But that Republican failing is just as true of older black Americans still trying to get their minds around the idea that the comfortable black politics they’ve known for years is becoming something they don’t recognize.

As the rise of the Obama campaign shows, what’s happening in this country is no accident, no sudden chaotic transformation sparked by a single event, or at the service of a revolution. This is supposed to happen. The Framers, among other architects and early champions of American democracy, counted on just such an organic shift in political fortunes taking place.

They couldn’t see the Obama campaign coming, and consistent with the mores of their time may well have rejected the idea of a biracial American president (Thomas Jefferson, author of the Declaration of Independence, was a slave owner himself). But the Obama campaign and its broad multiracial appeal is the kind of ordered, principled, populist upheaval that makes America America.

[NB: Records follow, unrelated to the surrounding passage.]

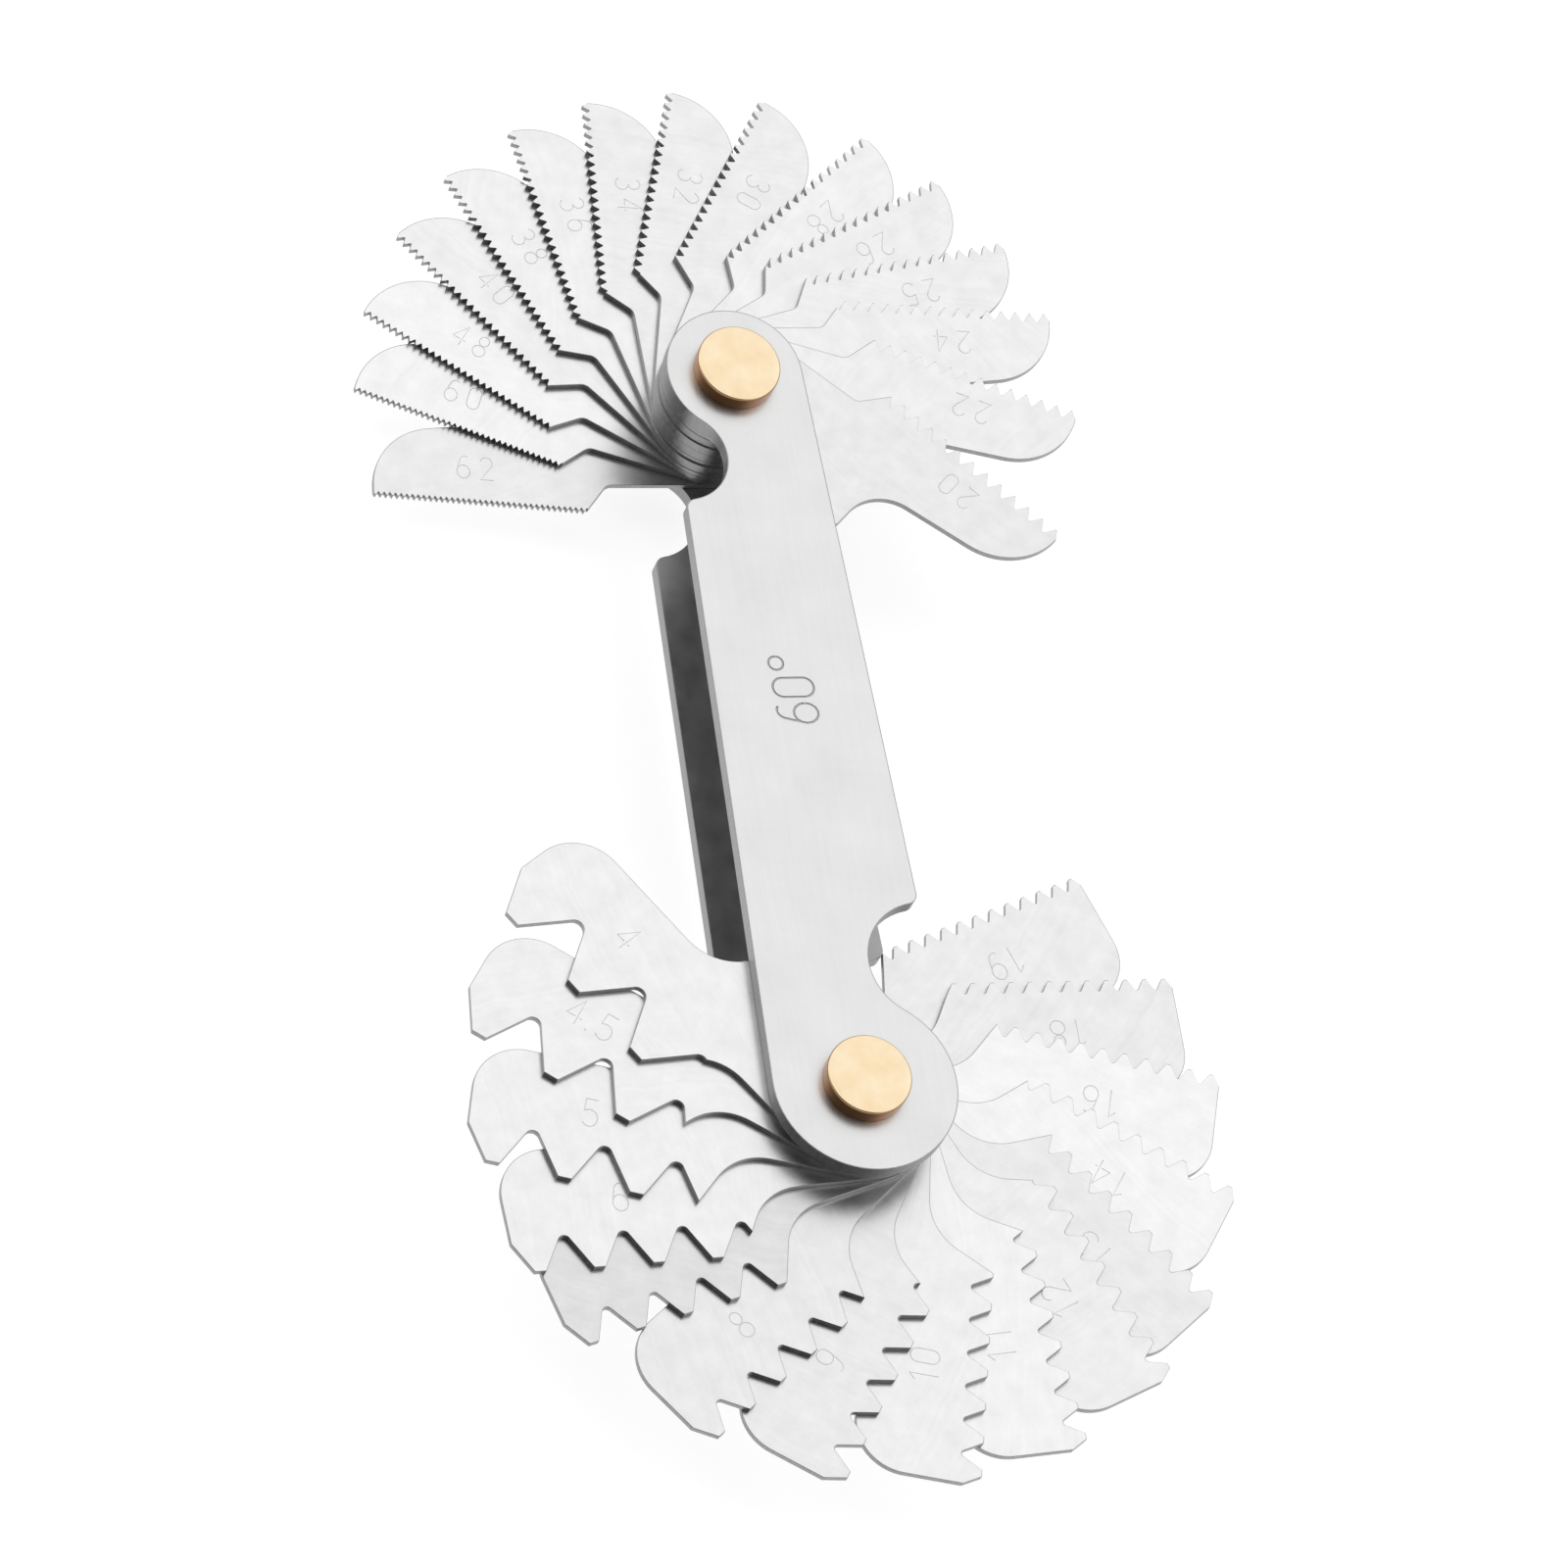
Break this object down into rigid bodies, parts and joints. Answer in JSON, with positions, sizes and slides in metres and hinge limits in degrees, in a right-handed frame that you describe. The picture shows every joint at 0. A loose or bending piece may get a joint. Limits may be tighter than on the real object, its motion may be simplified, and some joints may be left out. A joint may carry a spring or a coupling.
{
  "type": "screw thread pitch gauge",
  "caption": "Double-ended pocket gauge: thin toothed steel leaves fan out from brass rivets at both ends of a flat tapered steel handle, for matching screw thread pitch.",
  "frame": {"origin": "on the fine rivet's axis, in the plane of the back rivet heads' faces, which the gauge rests on", "axes": "+Z along the rivets from the back cover to the front cover, +Y along the handle from the coarse rivet to the fine rivet, +X to the right seen from the front"},
  "size_m": [0.0564, 0.1098, 0.012],
  "materials": {
    "leaf_steel": "bright satin stainless steel sheet, lightly ground, engraved marks",
    "cover_steel": "satin steel plate brushed lengthwise",
    "rivet_brass": "polished pale brass"
  },
  "bodies": {
    "handle": {"front_cover": "cover_steel", "back_cover": "cover_steel", "fine_rivet": "rivet_brass", "coarse_rivet": "rivet_brass"},
    "leaf_62": {"leaf_62_tpi": "leaf_steel"},
    "leaf_60": {"leaf_60_tpi": "leaf_steel"},
    "leaf_48": {"leaf_48_tpi": "leaf_steel"},
    "leaf_40": {"leaf_40_tpi": "leaf_steel"},
    "leaf_38": {"leaf_38_tpi": "leaf_steel"},
    "leaf_36": {"leaf_36_tpi": "leaf_steel"},
    "leaf_34": {"leaf_34_tpi": "leaf_steel"},
    "leaf_32": {"leaf_32_tpi": "leaf_steel"},
    "leaf_30": {"leaf_30_tpi": "leaf_steel"},
    "leaf_28": {"leaf_28_tpi": "leaf_steel"},
    "leaf_26": {"leaf_26_tpi": "leaf_steel"},
    "leaf_25": {"leaf_25_tpi": "leaf_steel"},
    "leaf_24": {"leaf_24_tpi": "leaf_steel"},
    "leaf_22": {"leaf_22_tpi": "leaf_steel"},
    "leaf_20": {"leaf_20_tpi": "leaf_steel"},
    "leaf_19": {"leaf_19_tpi": "leaf_steel"},
    "leaf_18": {"leaf_18_tpi": "leaf_steel"},
    "leaf_16": {"leaf_16_tpi": "leaf_steel"},
    "leaf_14": {"leaf_14_tpi": "leaf_steel"},
    "leaf_13": {"leaf_13_tpi": "leaf_steel"},
    "leaf_12": {"leaf_12_tpi": "leaf_steel"},
    "leaf_11": {"leaf_11_tpi": "leaf_steel"},
    "leaf_10": {"leaf_10_tpi": "leaf_steel"},
    "leaf_9": {"leaf_9_tpi": "leaf_steel"},
    "leaf_8": {"leaf_8_tpi": "leaf_steel"},
    "leaf_7": {"leaf_7_tpi": "leaf_steel"},
    "leaf_6": {"leaf_6_tpi": "leaf_steel"},
    "leaf_5": {"leaf_5_tpi": "leaf_steel"},
    "leaf_4_5": {"leaf_4_5_tpi": "leaf_steel"},
    "leaf_4": {"leaf_4_tpi": "leaf_steel"}
  },
  "joints": [
    {"name": "leaf_62_hinge", "type": "hinge", "parent": "handle", "child": "leaf_62", "pos_m": [0, 0, 0.00264], "axis": [0, 0, 1], "range_deg": [-120.2, 79.8]},
    {"name": "leaf_60_hinge", "type": "hinge", "parent": "handle", "child": "leaf_60", "pos_m": [0, 0, 0.00312], "axis": [0, 0, 1], "range_deg": [-101.9, 98.1]},
    {"name": "leaf_48_hinge", "type": "hinge", "parent": "handle", "child": "leaf_48", "pos_m": [0, 0, 0.0036], "axis": [0, 0, 1], "range_deg": [-88.2, 111.8]},
    {"name": "leaf_40_hinge", "type": "hinge", "parent": "handle", "child": "leaf_40", "pos_m": [0, 0, 0.00409], "axis": [0, 0, 1], "range_deg": [-73.1, 126.9]},
    {"name": "leaf_38_hinge", "type": "hinge", "parent": "handle", "child": "leaf_38", "pos_m": [0, 0, 0.00457], "axis": [0, 0, 1], "range_deg": [-59.6, 140.4]},
    {"name": "leaf_36_hinge", "type": "hinge", "parent": "handle", "child": "leaf_36", "pos_m": [0, 0, 0.00505], "axis": [0, 0, 1], "range_deg": [-45.6, 154.4]},
    {"name": "leaf_34_hinge", "type": "hinge", "parent": "handle", "child": "leaf_34", "pos_m": [0, 0, 0.00554], "axis": [0, 0, 1], "range_deg": [-31.9, 168.1]},
    {"name": "leaf_32_hinge", "type": "hinge", "parent": "handle", "child": "leaf_32", "pos_m": [0, 0, 0.00602], "axis": [0, 0, -1], "range_deg": [-22.3, 177.7]},
    {"name": "leaf_30_hinge", "type": "hinge", "parent": "handle", "child": "leaf_30", "pos_m": [0, 0, 0.0065], "axis": [0, 0, -1], "range_deg": [-37.4, 162.6]},
    {"name": "leaf_28_hinge", "type": "hinge", "parent": "handle", "child": "leaf_28", "pos_m": [0, 0, 0.00698], "axis": [0, 0, -1], "range_deg": [-55, 145]},
    {"name": "leaf_26_hinge", "type": "hinge", "parent": "handle", "child": "leaf_26", "pos_m": [0, 0, 0.00747], "axis": [0, 0, -1], "range_deg": [-68.5, 131.5]},
    {"name": "leaf_25_hinge", "type": "hinge", "parent": "handle", "child": "leaf_25", "pos_m": [0, 0, 0.00795], "axis": [0, 0, -1], "range_deg": [-83.6, 116.4]},
    {"name": "leaf_24_hinge", "type": "hinge", "parent": "handle", "child": "leaf_24", "pos_m": [0, 0, 0.00843], "axis": [0, 0, -1], "range_deg": [-98.4, 101.6]},
    {"name": "leaf_22_hinge", "type": "hinge", "parent": "handle", "child": "leaf_22", "pos_m": [0, 0, 0.00892], "axis": [0, 0, -1], "range_deg": [-117.1, 82.9]},
    {"name": "leaf_20_hinge", "type": "hinge", "parent": "handle", "child": "leaf_20", "pos_m": [0, 0, 0.0094], "axis": [0, 0, -1], "range_deg": [-140.8, 59.2]},
    {"name": "leaf_19_hinge", "type": "hinge", "parent": "handle", "child": "leaf_19", "pos_m": [0, -0.0559, 0.00264], "axis": [0, 0, 1], "range_deg": [-149.8, 50.2]},
    {"name": "leaf_18_hinge", "type": "hinge", "parent": "handle", "child": "leaf_18", "pos_m": [0, -0.0559, 0.00312], "axis": [0, 0, 1], "range_deg": [-129.9, 70.1]},
    {"name": "leaf_16_hinge", "type": "hinge", "parent": "handle", "child": "leaf_16", "pos_m": [0, -0.0559, 0.0036], "axis": [0, 0, 1], "range_deg": [-113.5, 86.5]},
    {"name": "leaf_14_hinge", "type": "hinge", "parent": "handle", "child": "leaf_14", "pos_m": [0, -0.0559, 0.00409], "axis": [0, 0, 1], "range_deg": [-95.3, 104.7]},
    {"name": "leaf_13_hinge", "type": "hinge", "parent": "handle", "child": "leaf_13", "pos_m": [0, -0.0559, 0.00457], "axis": [0, 0, 1], "range_deg": [-77.4, 122.6]},
    {"name": "leaf_12_hinge", "type": "hinge", "parent": "handle", "child": "leaf_12", "pos_m": [0, -0.0559, 0.00505], "axis": [0, 0, 1], "range_deg": [-62.7, 137.3]},
    {"name": "leaf_11_hinge", "type": "hinge", "parent": "handle", "child": "leaf_11", "pos_m": [0, -0.0559, 0.00554], "axis": [0, 0, 1], "range_deg": [-44.5, 155.5]},
    {"name": "leaf_10_hinge", "type": "hinge", "parent": "handle", "child": "leaf_10", "pos_m": [0, -0.0559, 0.00602], "axis": [0, 0, 1], "range_deg": [-26.8, 173.2]},
    {"name": "leaf_9_hinge", "type": "hinge", "parent": "handle", "child": "leaf_9", "pos_m": [0, -0.0559, 0.0065], "axis": [0, 0, -1], "range_deg": [-33.2, 166.8]},
    {"name": "leaf_8_hinge", "type": "hinge", "parent": "handle", "child": "leaf_8", "pos_m": [0, -0.0559, 0.00698], "axis": [0, 0, -1], "range_deg": [-52.3, 147.7]},
    {"name": "leaf_7_hinge", "type": "hinge", "parent": "handle", "child": "leaf_7", "pos_m": [0, -0.0559, 0.00747], "axis": [0, 0, -1], "range_deg": [-74.5, 125.5]},
    {"name": "leaf_6_hinge", "type": "hinge", "parent": "handle", "child": "leaf_6", "pos_m": [0, -0.0559, 0.00795], "axis": [0, 0, -1], "range_deg": [-87.3, 112.7]},
    {"name": "leaf_5_hinge", "type": "hinge", "parent": "handle", "child": "leaf_5", "pos_m": [0, -0.0559, 0.00843], "axis": [0, 0, -1], "range_deg": [-105.3, 94.7]},
    {"name": "leaf_4_5_hinge", "type": "hinge", "parent": "handle", "child": "leaf_4_5", "pos_m": [0, -0.0559, 0.00892], "axis": [0, 0, -1], "range_deg": [-125.6, 74.4]},
    {"name": "leaf_4_hinge", "type": "hinge", "parent": "handle", "child": "leaf_4", "pos_m": [0, -0.0559, 0.0094], "axis": [0, 0, -1], "range_deg": [-145.7, 54.3]}
  ]
}
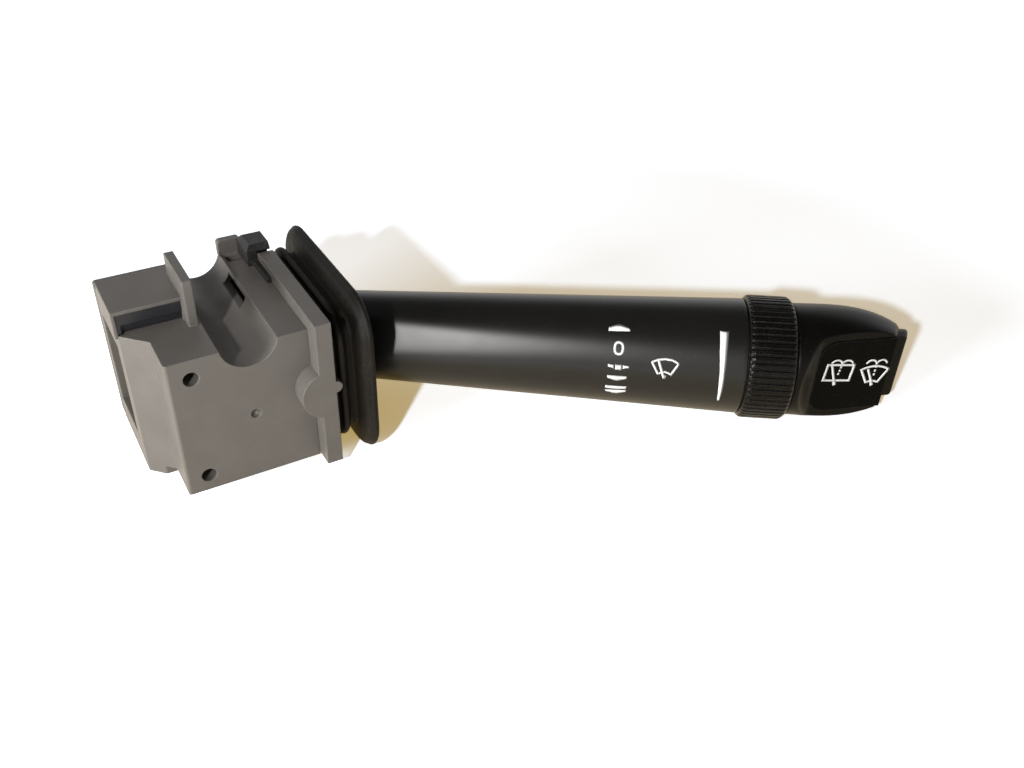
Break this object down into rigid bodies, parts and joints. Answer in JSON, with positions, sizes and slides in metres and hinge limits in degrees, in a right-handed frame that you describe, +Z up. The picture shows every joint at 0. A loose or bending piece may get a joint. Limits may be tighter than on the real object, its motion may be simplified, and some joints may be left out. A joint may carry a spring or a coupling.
{
  "type": "combination stalk switch",
  "caption": "Steering-column wiper switch: grey housing with a saddle and fixing bores, rubber column seal, and a black lever with a ribbed ring and an end button.",
  "frame": {"origin": "on the table, under the middle of the whole switch as it stands on its lower front edge and thumb ring", "axes": "+X forwards along the housing towards the lever, +Y away from the driver, +Z up from the table"},
  "size_m": [0.1604, 0.098, 0.0478],
  "materials": {
    "housing_grey": "fine satin",
    "cover_grey": "fine satin",
    "frame_grey": "fine satin",
    "latch_black": "satin",
    "carrier_black": "satin",
    "insulator_black": "satin",
    "terminal_brass": "bright drawn",
    "pin_steel": "ground",
    "yoke_acetal": "satin",
    "board": "satin laminate",
    "slider_acetal": "satin",
    "ramp_acetal": "satin",
    "core_black": "satin",
    "lever_black": "fine moulded satin",
    "ring_black": "gloss",
    "panel_black": "gloss",
    "button_black": "satin",
    "sleeve_acetal": "satin",
    "mat_silicone": "matt",
    "seal_rubber": "matt, slightly dusty",
    "wear_washer": "satin"
  },
  "bodies": {
    "housing": {"switch_housing": "housing_grey", "back_cover": "cover_grey", "cover_latch": "latch_black", "upper_carrier": "carrier_black", "connector_insert": "insulator_black", "terminal_pins": "terminal_brass", "front_frame": "frame_grey", "carrier_pins": "pin_steel", "contact_board": "board", "contact_tracks": "terminal_brass", "slider_guide": "slider_acetal", "detent_ramp": "ramp_acetal", "wash_contacts": "terminal_brass", "column_seal": "seal_rubber"},
    "yoke": {"lever_carrier": "yoke_acetal", "lever_pin": "pin_steel"},
    "lever": {"lever_core": "core_black", "lever_conductors": "terminal_brass", "stalk_tube": "lever_black", "ring_sleeve": "sleeve_acetal", "ring_contact_disc": "board", "ring_washer": "wear_washer", "head_shell": "lever_black", "icon_panel": "panel_black", "button_mat": "mat_silicone", "head_board": "board", "plunger_spring": "pin_steel"},
    "ring": {"thumb_ring": "ring_black", "ring_wiper": "terminal_brass"},
    "button": {"end_button": "button_black"},
    "plunger": {"detent_plunger": "pin_steel"},
    "slider": {"contact_slider": "slider_acetal", "slider_wipers": "terminal_brass"}
  },
  "joints": [
    {"name": "lever_updown", "type": "hinge", "parent": "housing", "child": "yoke", "pos_m": [-0.04234, 0.03163, 0.02113], "axis": [0, -1, 0], "range_deg": [-15, 5]},
    {"name": "lever_pull", "type": "hinge", "parent": "yoke", "child": "lever", "pos_m": [-0.04234, 0.03163, 0.02113], "axis": [-0.075, 0, -0.9972], "range_deg": [-6, 7], "stiffness_Nm_per_rad": 1},
    {"name": "ring_turn", "type": "hinge", "parent": "lever", "child": "ring", "pos_m": [0.04892, -0.0294, 0.01426], "axis": [0.8296, -0.5548, -0.0624], "range_deg": [-45, 45]},
    {"name": "button_press", "type": "slide", "parent": "lever", "child": "button", "axis": [-0.8296, 0.5548, 0.0624], "range_m": [0, 0.0014], "stiffness_N_per_m": 300},
    {"name": "plunger_slide", "type": "slide", "parent": "lever", "child": "plunger", "axis": [-0.9972, 0, 0.075], "range_m": [0, 0.0009], "stiffness_N_per_m": 200},
    {"name": "slider_travel", "type": "slide", "parent": "housing", "child": "slider", "axis": [0.075, 0, 0.9972], "range_m": [-0.00126, 0.00369]}
  ],
  "couplings": [
    {"joint": "slider_travel", "follows": "lever_updown", "m_per_rad": -0.0139}
  ]
}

You can’t help but recall the schisms of generation and class that Martin Scorsese brilliantly laid out in “Gangs of New York,” his 2002 film that explored, among other things, the intra-ethnic clashes between native-born white Americans and Irish immigrants arriving in America in the throes of the Civil War. The newcomers were assaulted and condemned by the nativists, who saw their immigrant brethren as opportunistic interlopers and invaders.

As events unfolded in real life, though, the high tide of American possibility lifted all their boats; over the next two generations, Irish Americans would achieve power at every level of American social and political life, just like the Anglo-Saxon immigrant Americans who preceded them.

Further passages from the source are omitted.